Once you’ve formulated your own research question, you’ll have to think about which database to use to answer that question (it may be obvious from your preliminary searching). Then, you’ll need to think about and formalize the way that you’re searching in order to generate some quantitative data. Those data will be the evidence of your report (and, potentially, some of the evidence for your third essay). In many cases, it can be helpful to find a way to represent this data visually through some kind of graph or chart. Once you’ve identified, collected, and organized your evidence, you’ll of course need to analyze that evidence – to interpret and explain it. Finally, you’ll want to reflect briefly on potential directions for further thought. In sum, your report should be organized in four sections:
- Introduction: Introduce, frame, and state your research question(s) and describe the research project you conceived to answer your question(s).
- Evidence: Report the findings of your research, potentially including a visual aid.
- Analysis: Interpret the results of your research – i.e, generate an explanation, speculate on implications.
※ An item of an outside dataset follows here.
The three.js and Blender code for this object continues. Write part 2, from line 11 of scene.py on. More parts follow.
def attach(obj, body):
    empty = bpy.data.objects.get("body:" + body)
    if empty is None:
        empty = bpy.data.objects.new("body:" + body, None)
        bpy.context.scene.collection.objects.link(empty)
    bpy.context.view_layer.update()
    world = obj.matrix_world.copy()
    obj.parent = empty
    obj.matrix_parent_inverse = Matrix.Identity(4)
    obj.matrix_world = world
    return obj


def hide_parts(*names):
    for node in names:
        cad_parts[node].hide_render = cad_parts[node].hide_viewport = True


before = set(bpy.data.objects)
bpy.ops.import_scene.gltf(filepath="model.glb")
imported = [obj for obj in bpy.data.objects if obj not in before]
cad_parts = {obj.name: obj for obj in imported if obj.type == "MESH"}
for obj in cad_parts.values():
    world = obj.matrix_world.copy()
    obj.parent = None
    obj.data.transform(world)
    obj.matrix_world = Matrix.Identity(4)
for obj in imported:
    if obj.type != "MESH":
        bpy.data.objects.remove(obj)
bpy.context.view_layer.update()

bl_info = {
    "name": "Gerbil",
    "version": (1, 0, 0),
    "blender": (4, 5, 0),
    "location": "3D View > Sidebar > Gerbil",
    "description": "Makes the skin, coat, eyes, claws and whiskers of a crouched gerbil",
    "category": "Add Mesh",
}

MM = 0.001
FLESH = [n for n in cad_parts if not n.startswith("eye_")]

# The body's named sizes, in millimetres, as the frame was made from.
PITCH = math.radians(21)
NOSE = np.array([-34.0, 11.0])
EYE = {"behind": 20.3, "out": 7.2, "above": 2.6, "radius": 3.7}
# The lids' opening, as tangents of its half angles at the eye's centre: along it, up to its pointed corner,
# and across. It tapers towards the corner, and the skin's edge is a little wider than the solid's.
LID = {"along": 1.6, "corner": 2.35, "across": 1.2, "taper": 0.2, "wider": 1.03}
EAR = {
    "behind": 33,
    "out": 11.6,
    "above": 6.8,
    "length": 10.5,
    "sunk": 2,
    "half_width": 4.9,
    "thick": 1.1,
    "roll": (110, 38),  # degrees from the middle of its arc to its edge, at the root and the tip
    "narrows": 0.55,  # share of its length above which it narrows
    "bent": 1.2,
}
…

- Directions for Future Research: This report may serve as inspiration for and be incorporated into your third paper for our course, a research paper regarding Shakespeare’s reputation. What might a paper based on or including your empirical research look like? What questions might you ask?
Your report should:
- Be two- to three-pages long.
- Be written in MLA style, including a Works Cited page and proper in-text citations for any primary texts or secondary criticism cited.
- Sample Response Paper 3.1
- Sample Response Paper 3.1
Response Paper 3.2: An Annotated Bibliography
This assignment is designed to familiarize you with the most common and widely used resources in Literary Studies research; to help you develop skills in locating, reading, and evaluating sources; to give you practice in reviewing the critical literature on an issue of current interest; and to allow you to demonstrate your mastery of MLA-style documentation of sources.
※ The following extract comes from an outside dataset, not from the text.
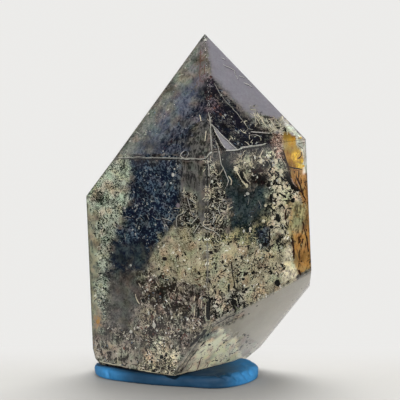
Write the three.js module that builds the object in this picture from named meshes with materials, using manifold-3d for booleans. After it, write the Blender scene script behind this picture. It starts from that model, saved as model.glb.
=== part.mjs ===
// A garden quartz point: one clear crystal, cut and polished to six roof faces over six upright
// faces and one slanting foot face, held upright by a pressed pad of blue putty.

import * as THREE from "three";
import { mergeVertices } from "three/addons/utils/BufferGeometryUtils.js";
import Module from "manifold-3d";

const wasm = await Module();
wasm.setup();

// Driving dimensions, in millimetres. The origin is on the surface that the pad lies on, under the
// middle of the crystal. +Z is up, +X is to the right of the front, and the front looks along -Y.
const crystalHeight = 50;
const footHeight = 1.6; // the crystal's flat foot above the surface
const heart = new THREE.Vector3(0.17, -0.06, 26.76); // a face's reach is measured from here
const tip = new THREE.Vector3(0.87, 3.19, footHeight + crystalHeight);
const puttyGap = 0.3; // between the crystal and the pad
const blockSize = 120; // the rough block that the faces are cut from, well over the crystal's size

// A face looks along its azimuth, in degrees from the front and growing to the right, and its slope,
// in degrees, over 0 for a face that looks up. Six roof faces meet at the tip.
const roofFaces = [
  { side: "front left", azimuth: -31.6, slope: 34.8 },
  { side: "front right", azimuth: 26.1, slope: 38.2 },
  { side: "right", azimuth: 95, slope: 42 },
  { side: "back right", azimuth: 153, slope: 38 },
  { side: "back left", azimuth: -149, slope: 37 },
  { side: "left", azimuth: -86.4, slope: 36.4 },
];

// Six upright faces, near enough to a turned hexagon, and the foot face ground away at the lower right.
const sideFaces = [
  { side: "front left", azimuth: -31.5, slope: -3.3, reach: 9.1 },
  { side: "front right", azimuth: 30.4, slope: -2.6, reach: 10.2 },
  { side: "right", azimuth: 91.9, slope: 3.6, reach: 15.85 },
  { side: "back right", azimuth: 152.9, slope: -0.4, reach: 9.25 },
  { side: "back left", azimuth: -149, slope: 0.5, reach: 11.5 },
  { side: "left", azimuth: -89.4, slope: -1.7, reach: 16.95 },
  { side: "slanting foot", azimuth: 46.5, slope: -37.2, reach: 16.7 },
];

// Worn corners, each a small flat through a point of its own.
const wornCorners = [
  { corner: "lower left, upper turn", azimuth: -84, slope: -14, through: [-16.05, 1, 3.7] },
  { corner: "lower left, lower turn", azimuth: -80, slope: -38, through: [-15.75, 1, 2.5] },
  { corner: "lower right", azimuth: 96, slope: -52, through: [8.75, 5, 2.6] },
];

// The pad's outline on the surface, from its left end round the front, and its thickness.
const padOutline = [
  [-16.1, 1.6],
  [-14.9, -2],
  [-8.4, -5.8],
  [-2.5, -7.5],
  [3, -8.5],
  [7, -6],
  [9.2, -1.5],
  [7.9, 1.9],
  [4.4, 6.6],
  [-2, 9.8],
  [-9, 9.6],
  [-14.4, 6.2],
];
const padThickness = 1.9; // at the left end
const padLipThickness = 2.3; // at the right end, where the putty is squeezed out in a lobe
const padEdgeRound = 0.8;

const quartz = new THREE.MeshStandardMaterial({ color: 0xc9ccc4, roughness: 0.05, metalness: 0 });
const putty = new THREE.MeshStandardMaterial({ color: 0x2f86c4, roughness: 0.55, metalness: 0 });

// The outward direction of a face.
function outward({ azimuth, slope }) {
  const a = THREE.MathUtils.degToRad(azimuth);
  const s = THREE.MathUtils.degToRad(slope);
  return new THREE.Vector3(Math.sin(a) * Math.cos(s), -Math.cos(a) * Math.cos(s), Math.sin(s));
}

// A closed geometry as a solid for cutting and joining.
function solidOf(geometry) {
  const bare = geometry.clone();
  bare.deleteAttribute("normal");
  bare.deleteAttribute("uv");
  const merged = mergeVertices(bare, 1e-4);
  return new wasm.Manifold(
    new wasm.Mesh({
      numProp: 3,
      vertProperties: new Float32Array(merged.attributes.position.array),
      triVerts: new Uint32Array(merged.index.array),
    }),
  );
}

// A solid as a geometry with flat-shaded faces.
function geometryOf(solid) {
  const { vertProperties, triVerts } = solid.getMesh();
  const shared = new THREE.BufferGeometry();
  shared.setAttribute("position", new THREE.BufferAttribute(vertProperties, 3));
  shared.setIndex(new THREE.BufferAttribute(triVerts, 1));
  const flat = shared.toNonIndexed();
  flat.computeVertexNormals();
  return flat;
}

// A block that takes away everything past a plane.
function blockBeyond(normal, point) {
  const block = new THREE.BoxGeometry(blockSize, blockSize, blockSize);
  block.applyQuaternion(new THREE.Quaternion().setFromUnitVectors(new THREE.Vector3(0, 0, 1), normal));
  const middle = point.clone().addScaledVector(normal, blockSize / 2);
  return solidOf(block.translate(middle.x, middle.y, middle.z));
}

// The crystal with all its faces moved outwards by the clearance.
function crystalSolid(clearance) {
  const rough = new THREE.BoxGeometry(blockSize, blockSize, blockSize);
  let crystal = solidOf(rough.translate(heart.x, heart.y, heart.z));
  const cut = (normal, point) => {
    crystal = crystal.subtract(blockBeyond(normal, point.clone().addScaledVector(normal, clearance)));
  };
  for (const face of roofFaces) {
    cut(outward(face), tip);
  }
  for (const face of sideFaces) {
    cut(outward(face), heart.clone().addScaledVector(outward(face), face.reach));
  }
  for (const corner of wornCorners) {
    cut(outward(corner), new THREE.Vector3(...corner.through));
  }
  cut(new THREE.Vector3(0, 0, -1), new THREE.Vector3(0, 0, footHeight));
  return crystal;
}

// The putty: a flat-bottomed slab with a rounded edge that thickens to the right, with the
// crystal's foot pressed into it.
function padSolid() {
  const route = new THREE.CatmullRomCurve3(
    padOutline.map(([x, y]) => new THREE.Vector3(x, y, 0)),
    true,
  );
  const outline = route.getPoints(66).slice(0, -1);
  const slab = new THREE.ExtrudeGeometry(new THREE.Shape(outline), {
    depth: padThickness - 2 * padEdgeRound,
    bevelThickness: padEdgeRound,
    bevelSize: padEdgeRound,
    bevelOffset: -padEdgeRound,
    bevelSegments: 3,
  });
  slab.translate(0, 0, padEdgeRound);
  const position = slab.getAttribute("position");
  for (let i = 0; i < position.count; i++) {
    const toRight = THREE.MathUtils.smoothstep(position.getX(i), -6, 8);
    const thickness = THREE.MathUtils.lerp(padThickness, padLipThickness, toRight);
    position.setZ(i, (position.getZ(i) * thickness) / padThickness);
  }
  return solidOf(slab).subtract(crystalSolid(puttyGap));
}

const crystalMesh = new THREE.Mesh(geometryOf(crystalSolid(0)), quartz);
crystalMesh.name = "quartz_point";

const padMesh = new THREE.Mesh(geometryOf(padSolid()), putty);
padMesh.name = "putty_pad";

const group = new THREE.Group();
group.add(crystalMesh, padMesh);

export default group;
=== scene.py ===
import math
import random

import bmesh
import bpy
import numpy as np
from mathutils import Matrix, Vector, noise


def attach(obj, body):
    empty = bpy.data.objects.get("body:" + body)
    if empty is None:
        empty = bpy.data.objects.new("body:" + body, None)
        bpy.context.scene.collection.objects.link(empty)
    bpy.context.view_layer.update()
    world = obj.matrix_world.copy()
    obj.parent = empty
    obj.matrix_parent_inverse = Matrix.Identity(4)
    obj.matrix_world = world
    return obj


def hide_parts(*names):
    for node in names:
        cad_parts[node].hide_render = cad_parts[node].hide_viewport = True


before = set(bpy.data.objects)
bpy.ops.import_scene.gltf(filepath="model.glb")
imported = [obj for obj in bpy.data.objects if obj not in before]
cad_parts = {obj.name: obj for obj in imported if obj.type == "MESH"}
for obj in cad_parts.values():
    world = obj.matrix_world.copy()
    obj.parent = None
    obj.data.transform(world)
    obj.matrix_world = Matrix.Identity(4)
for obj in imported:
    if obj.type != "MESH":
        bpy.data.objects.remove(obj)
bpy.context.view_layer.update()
mm = 0.001

# How the photograph sees the point: the camera looks level with the crystal's middle, a little from above
photo = {
    "side": 400,  # pixels across and down
    "lookAt": Vector((0.17, -0.06, 26.76)) * mm,
    "pitch": math.radians(4.91),
    "distance": 166.3 * mm,
    "focal": 1112.2,  # in pixels
    "sensor": 36,  # its width in mm
    "clip": (0.01, 5),  # nearest and furthest that the camera sees, in m
    "pixelSize": 0.15 * mm,  # what one pixel covers on the crystal
}
forward = np.array([0, math.cos(photo["pitch"]), -math.sin(photo["pitch"])])
upward = np.array([0, math.sin(photo["pitch"]), math.cos(photo["pitch"])])

# First seeds of the random draws and of the noises
drawSeeds = {"grains": 0, "strands": 3, "veins": 5, "spots": 9, "threads": 20}
noiseSeeds = {"warps": 0, "lumps": 2, "dents": 11, "blotches": 31, "shade": 41, "hues": 51, "clusters": 61}


def placeCamera():
    data = bpy.data.cameras.new("photoCamera")
    data.sensor_width = photo["sensor"]
    data.lens = photo["focal"] / photo["side"] * photo["sensor"]
    data.clip_start, data.clip_end = photo["clip"]
    camera = bpy.data.objects.new("photoCamera", data)
    camera.location = photo["lookAt"] - Vector(forward) * photo["distance"]
    camera.rotation_euler = (math.pi / 2 - photo["pitch"], 0, 0)
    bpy.context.scene.collection.objects.link(camera)
    bpy.context.scene.camera = camera
    print("camera placed")
    return np.array(camera.location)


def linear(red, green, blue):
    # an sRGB colour of the photograph as the shaders take it
    values = np.array([red, green, blue]) / 255
    return np.where(values < 0.04045, values / 12.92, ((values + 0.055) / 1.055) ** 2.4)


def newMaterial(name, settings):
    material = bpy.data.materials.new(name)
    material.use_nodes = True
    tree = material.node_tree
    shader = tree.nodes["Principled BSDF"]
    for key, value in settings.items():
        shader.inputs[key].default_value = value
    return material, tree, shader


def addNode(tree, kind, **settings):
    node = tree.nodes.new(kind)
    for key, value in settings.items():
        if hasattr(node, key):
            setattr(node, key, value)
        else:
            node.inputs[key].default_value = value
    return node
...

- The Harvard Guide to Using Sources: Evaluating Sources, Avoiding Plagiarism, and Integrating Sources
- Aphorisms on Finding Scholarship, Finding Shakespeare Scholarship, and Annotations
Prepare an annotated bibliography of at least five scholarly sources that are relevant to the issue you’ll be examining in your research paper.
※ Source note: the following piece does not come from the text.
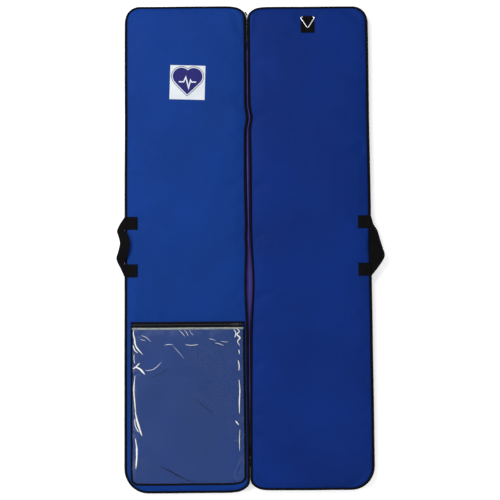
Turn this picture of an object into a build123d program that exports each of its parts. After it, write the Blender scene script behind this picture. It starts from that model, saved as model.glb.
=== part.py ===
from build123d import *
import os

# Soft carrying case for a long spine board, opened flat like a book with its
# outside faces up.  Each half is a shallow upside-down tray.
# Frame: origin on the floor under the middle of the spine, +Y along the case,
# +X from the front half (negative X) to the back half, +Z up.  Millimetres.

# ---- driving dimensions ----
PANEL_NEAR = 15.0          # spine centre to the inner edge of a panel
PANEL_FAR = 468.0          # spine centre to the outer edge of a panel
PANEL_REACH = 936.0        # middle of the case to the end of a panel
INNER_CORNER = 32.0        # panel corner radius beside the spine
TOP_CORNER = 50.0          # panel corner radius at the outer side, at the +Y end
BOTTOM_CORNER = 80.0       # and at the -Y end
CASE_HEIGHT = 38.0         # floor to the outer face of a panel

SKIN = 1.2                 # coated nylon with its seam allowance
FOAM = 8.0                 # closed-cell foam in each panel
LINING = 1.0
CLEAR = 0.1                # gap between layers that are only laid together
BODY_GAP = 0.3             # gap between pieces that move past each other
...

A “scholarly source” is a book or article that is peer-reviewed; “primary sources” (e.g., Shakespeare’s plays, adaptations, etc.) and “popular sources” (e.g., newspapers, magazines, blogs, etc.) have their place in a research project, but they are not “scholarly sources,” so they should not be included in your annotated bibliography.
Begin this assignment by using the library’s resources to locate scholarly sources relevant to your research topic. Pull together a list of at least 10 possible sources. Read each of those sources, noting the information you would need for an annotation of each. Then select 5 sources to annotate. Thus, your annotated bibliography will be organized into two parts:
- Part A: A Preliminary Bibliography presenting (in proper MLA style) citations of at least 10 possible sources for your research project.
- Part B: An Annotated Bibliography which selects at least five sources and offers annotations of those sources.
Using my “Aphorisms on Annotations” as a guide, each of your annotations should include a brief description of the author, text, method, argument, evidence, and utility of the source. At this point, you should not aim to evaluate your sources: you should instead focus on representing the information and argument in each source through summary, paraphrase, and quotation (using The Harvard Guide to Using Sources to ensure that your work with sources is responsible). The place for your evaluation of the voices in this scholarly conversation will be in the introduction to your research paper, but it is important to have a firm grasp on the conversation before you start trying to carve out a place for yourself in it.
Note that, in order for this response paper to be effective, your sources should all be interpretations of the same text or topic that you’re interpreting. You may be employing a certain theoretical source as a lens in your final research paper, but that “theoretical citation” shouldn’t appear in this annotated bibliography. Limit yourself to what we’ve called “critical citations.” But what if there’s no scholarship out there on your topic? What if, for instance, no scholars have yet written about Shakespeare and House of Cards? That’s, in fact, a good position to be in – because it means that there is a need for scholarship on your topic – but, for the purposes of this bibliography, you need to conceptualize your topic in broad enough terms that you’re tapping into an existing scholarly conversation (e.g., the Shakespeare and House of Cards project could benefit from an annotated bibliography on “Shakespeare and Twenty-First-Century Television”).
The document you submit should:
- Be written in MLA style, including proper references and in-text citations, though the document can be single-spaced and no “Works Cited” page is needed.
- Sample Response Paper 3.2
- Sample Response Paper 3.2
Response Paper 3.3: An Abstract
This assignment is designed to give you experience writing abstracts, an important aspect of scholarly writing. An abstract is a brief summary of your paper written to allow others to determine if your paper contains information of sufficient interest for them to read. Procedurally, an abstract is often written and submitted as a proposal for a paper yet to be written, which is how we will be writing abstracts.
Write a 300-word abstract for the paper you plan to write for your Unit 3 essay.
In order to write an abstract, you must have a fairly solid sense of the materials you’ll be addressing in your paper – whether they are textual, historical, or citational evidence. In negotiating these various fields of evidence, it is easy to forget that the whole point of academic writing is to produce an original argument about a text or topic that needs to be interpreted. This abstract is your opportunity to gauge your preparedness to write a first draft of your paper: Do you have an original argument, and do you know how it fits into an ongoing academic conversation?
It may be helpful to begin this assignment by diagraming the kinds of evidence you plan to present in your paper. Then, you might write out the elements of academic argument for your paper. You might even want to create a basic outline of your paper so that you can provide an effective overview.
When it comes time to write the actual abstract, use my Aphorisms on Abstracts as a guide. Your abstract should include a brief description of your text, problem (both textual and critical), method, argument, evidence, and implications.
Note that this abstract is the best opportunity for me to provide substantive feedback on your research project before you start drafting the actual paper. The better and more specific your abstract is, the better and more specific my feedback can be.
The document you submit should:
- Be about 300 words long;
- Be written in MLA style, though the document can be single-spaced and no “Works Cited” page is needed.